Why it matters strategically: The move demonstrates how geography amplifies asymmetric strategy. Conventional strikes degrade hardware; denying or taxing a chokepoint can deliver economic pain that reverberates through the global economy and gives a smaller state disproportionate bargaining power. Analysts note Iran’s pattern: even after damage to military infrastructure, control of sea lanes can be a durable lever that outlasts battlefield attrition.

What to watch next: (1) Whether major navies or NATO elements will be drawn in — public comments suggest allies are cautious about open military involvement; (2) insurance markets — war risk premiums can flip rapidly and alter trade routes for months; (3) diplomatic backchannels — if Pakistan‑hosted talks or other mediations can translate tactical openings into durable rules for Hormuz access. For companies, practical mitigation is already familiar: diversify routes, hedge fuel and freight exposure, and accelerate contingency plans for critical imports.

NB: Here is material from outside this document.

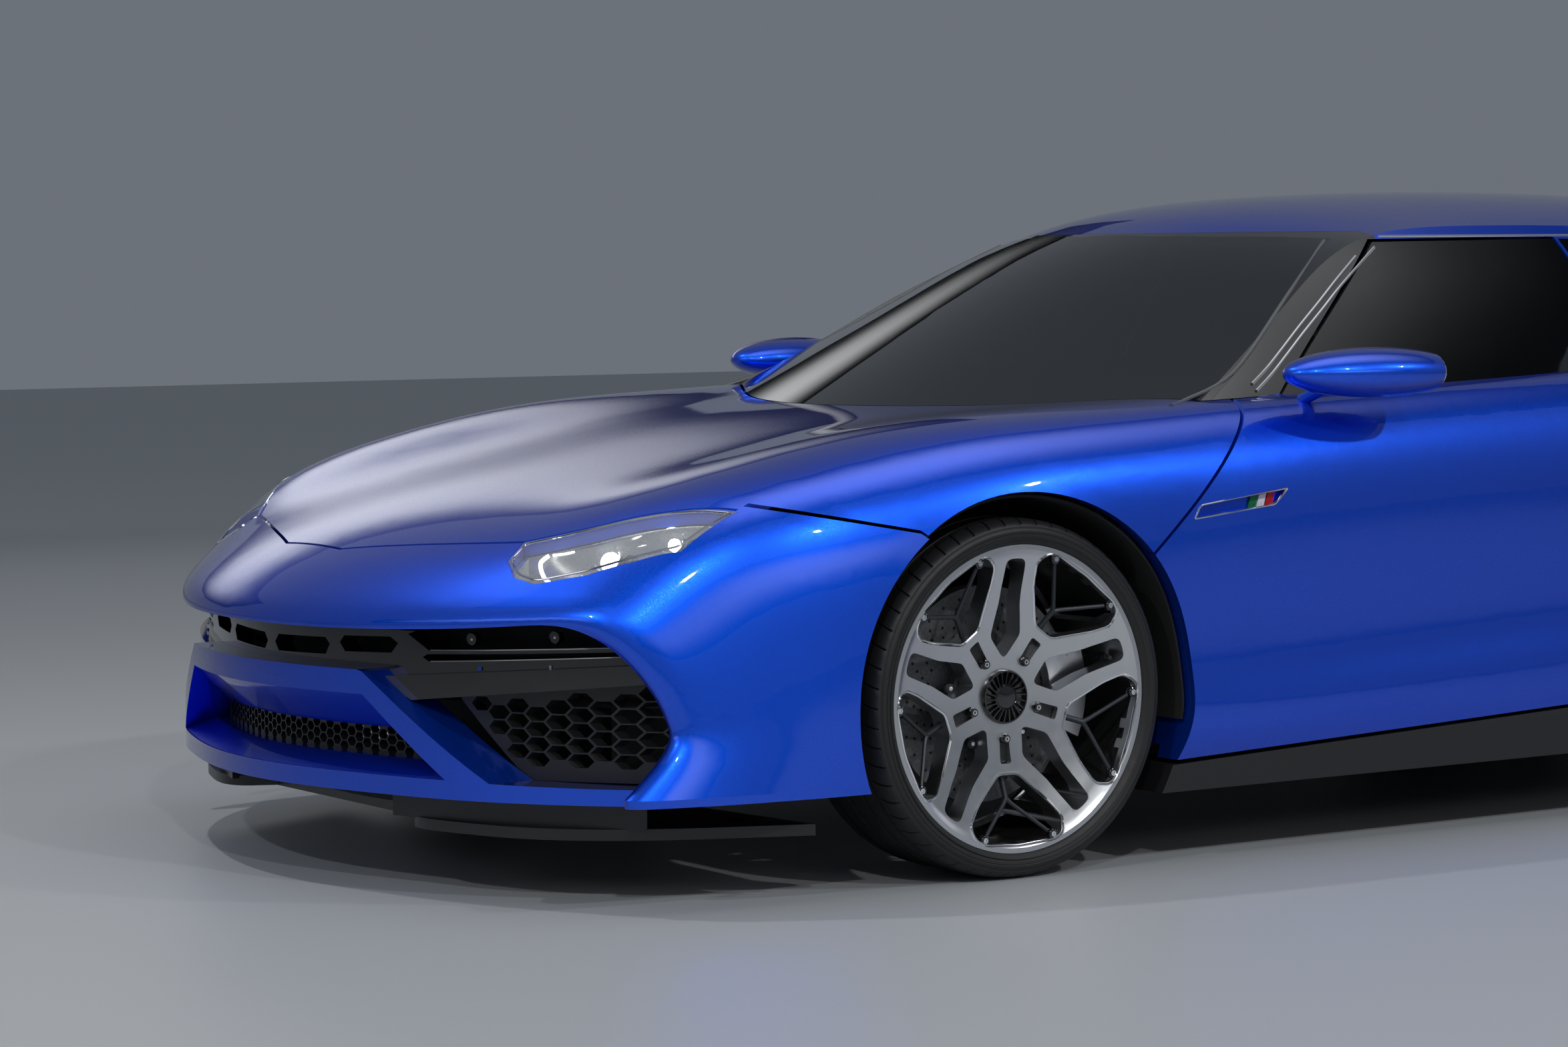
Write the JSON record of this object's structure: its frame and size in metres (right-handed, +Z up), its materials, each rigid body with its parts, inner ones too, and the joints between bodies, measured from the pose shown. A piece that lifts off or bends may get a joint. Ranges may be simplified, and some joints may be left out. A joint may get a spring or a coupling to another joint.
{
  "type": "mid-engined two-seat supercar",
  "caption": "Low two-seat mid-engined coupe with hinged doors, front lid and engine cover, steered front wheels and forked-spoke rims.",
  "frame": {"origin": "on the floor, under the middle of the car's length and width", "axes": "+X to the front, +Y to the car's left, +Z up"},
  "size_m": [4.6778, 2.1528, 1.2697],
  "materials": {
    "body_paint": "deep metallic blue, high gloss",
    "bright_metal": "bright reflector",
    "cabin_leather": "black leather",
    "cast_alloy": "brushed and clear coated",
    "clear_glass": "dark tinted gloss",
    "disc_stone": "matt grey ceramic composite",
    "red_lens": "gloss red lens",
    "satin_black": "satin black",
    "seat_leather": "pale leather",
    "tyre_rubber": "matt black rubber"
  },
  "bodies": {
    "root": {"bumper_beak": "body_paint", "chassis": "satin_black", "dashboard": "cabin_leather", "diffuser": "satin_black", "engine": "cast_alloy", "exhausts": "bright_metal", "front_liners": "satin_black", "front_subframe": "satin_black", "headlamp_bowls": "bright_metal", "headlamp_covers": "clear_glass", "lid_latch": "satin_black", "low_grille": "satin_black", "luggage_tub": "satin_black", "nose_panel": "body_paint", "pillar_trims": "satin_black", "quarter_glass": "clear_glass", "rear_liners": "satin_black", "rear_quarters": "body_paint", "rear_subframe": "satin_black", "roof_panel": "body_paint", "seat_left": "seat_leather", "seat_right": "seat_leather", "side_grilles": "satin_black", "side_skirts": "satin_black", "slot_band": "satin_black", "splitter": "satin_black", "steering_wheel": "cabin_leather", "tail_lamps": "red_lens", "tail_panel": "satin_black", "upright_rl": "cast_alloy", "upright_rr": "cast_alloy", "windscreen": "clear_glass"},
    "front_lid": {"front_lid": "body_paint"},
    "rear_lid": {"engine_cover": "body_paint"},
    "door_left": {"door_left": "body_paint", "door_glass_left": "clear_glass", "mirror_left": "body_paint"},
    "door_right": {"door_right": "body_paint", "door_glass_right": "clear_glass", "mirror_right": "body_paint"},
    "knuckle_fl": {"knuckle_fl": "cast_alloy"},
    "knuckle_fr": {"knuckle_fr": "cast_alloy"},
    "wheel_fl": {"tyre_fl": "tyre_rubber", "rim_fl": "cast_alloy", "disc_fl": "disc_stone"},
    "wheel_fr": {"tyre_fr": "tyre_rubber", "rim_fr": "cast_alloy", "disc_fr": "disc_stone"},
    "wheel_rl": {"tyre_rl": "tyre_rubber", "rim_rl": "cast_alloy", "disc_rl": "disc_stone"},
    "wheel_rr": {"tyre_rr": "tyre_rubber", "rim_rr": "cast_alloy", "disc_rr": "disc_stone"}
  },
  "joints": [
    {"name": "front_lid_hinge", "type": "hinge", "parent": "root", "child": "front_lid", "pos_m": [0.635, 0, 0.88], "axis": [0, -1, 0], "range_deg": [0, 50]},
    {"name": "rear_lid_hinge", "type": "hinge", "parent": "root", "child": "rear_lid", "pos_m": [-1.345, 0, 1.23], "axis": [0, 1, 0], "range_deg": [0, 50]},
    {"name": "door_left_hinge", "type": "hinge", "parent": "root", "child": "door_left", "pos_m": [0.652, 0.929, 0.85], "axis": [0.7381, 0.1755, -0.6515], "range_deg": [0, 60]},
    {"name": "door_right_hinge", "type": "hinge", "parent": "root", "child": "door_right", "pos_m": [0.652, -0.929, 0.85], "axis": [-0.7381, 0.1755, 0.6515], "range_deg": [0, 60]},
    {"name": "steer_fl", "type": "hinge", "parent": "root", "child": "knuckle_fl", "pos_m": [1.235, 0.769, 0.3285], "axis": [0, 0, 1], "range_deg": [-32, 32]},
    {"name": "spin_fl", "type": "hinge", "parent": "knuckle_fl", "child": "wheel_fl", "pos_m": [1.235, 0.8175, 0.3285], "axis": [0, 1, 0], "continuous": true},
    {"name": "steer_fr", "type": "hinge", "parent": "root", "child": "knuckle_fr", "pos_m": [1.235, -0.769, 0.3285], "axis": [0, 0, 1], "range_deg": [-32, 32]},
    {"name": "spin_fr", "type": "hinge", "parent": "knuckle_fr", "child": "wheel_fr", "pos_m": [1.235, -0.8175, 0.3285], "axis": [0, 1, 0], "continuous": true},
    {"name": "spin_rl", "type": "hinge", "parent": "root", "child": "wheel_rl", "pos_m": [-1.465, 0.8045, 0.35], "axis": [0, 1, 0], "continuous": true},
    {"name": "spin_rr", "type": "hinge", "parent": "root", "child": "wheel_rr", "pos_m": [-1.465, -0.8045, 0.35], "axis": [0, 1, 0], "continuous": true}
  ]
}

Source: reporting from Fortune on Iran and the Strait of Hormuz.

U.S. debt service now consumes a national-scale budget slice — $88B a month in interest

Why this matters now: The Congressional Budget Office shows the U.S. paid roughly $529 billion in interest across the first six months of fiscal 2026 — more than $88 billion per month — crowding out budgetary flexibility and equalling combined spending on defense and education for that period.

The headline number is stark: rising interest on a roughly $39 trillion debt is now a recurring, structural line item that can’t be ignored. Two drivers are at work: a larger stock of debt from past deficits and higher long‑term interest rates. Even with short‑term rate declines partially offsetting the rise, net interest outlays rose because there is simply more principal to service.

"Both Congress and the president continue to ignore the urgent need to get our borrowing under control." — a budget‑policy voice on the political implications.

Why this matters for policy and markets: High, persistent interest payments reduce fiscal options. Lawmakers face harder tradeoffs — raise taxes, cut programs, or accept larger deficits. For markets, the fiscal path affects long‑term rate expectations; if investors demand higher yields to compensate for larger supply of Treasuries, borrowing costs for households and businesses rise broadly.

Practical choices policymakers are debating and their consequences:

  • Raise revenue (e.g., corporate or wealth taxes): slows deficits but is politically fraught and takes time to implement.
  • Cut spending (entitlements, discretionary): reduces deficits but risks near‑term economic pain and political backlash.
  • Growth‑first strategies (boost GDP to shrink debt-to-GDP): easier said than done; near‑term impact limited.

For listeners: rising debt service is not an abstract bookkeeping item — it’s a steady drain that can translate into fewer school or defense investments, higher borrowing costs for mortgages and companies, and increased sensitivity to future shocks. Reddit discussion split between calls for tax increases and fears of austerity; technically savvy readers should note that not all interest is equal — some is paid to other government accounts and circulates domestically — but the headline trend is real and rising.

Source: CBO data summarized by Fortune on U.S. interest costs.

Closing Thought

Geopolitics and fiscal math are converging into a narrower range of policy choices. The Strait of Hormuz closure is a reminder that physical geography still writes invoice lines for the global economy, while rising U.S. interest bills show how delayed fiscal choices compound into recurrent costs. On the margins, governments are responding: France chooses software independence; conservationists press for faster climate action; cyber hygiene suddenly feels like national defense. Each is a hedge against a different kind of systemic risk — energy, monetary, ecological, or digital — and each will shape practical decisions for businesses and engineers this year.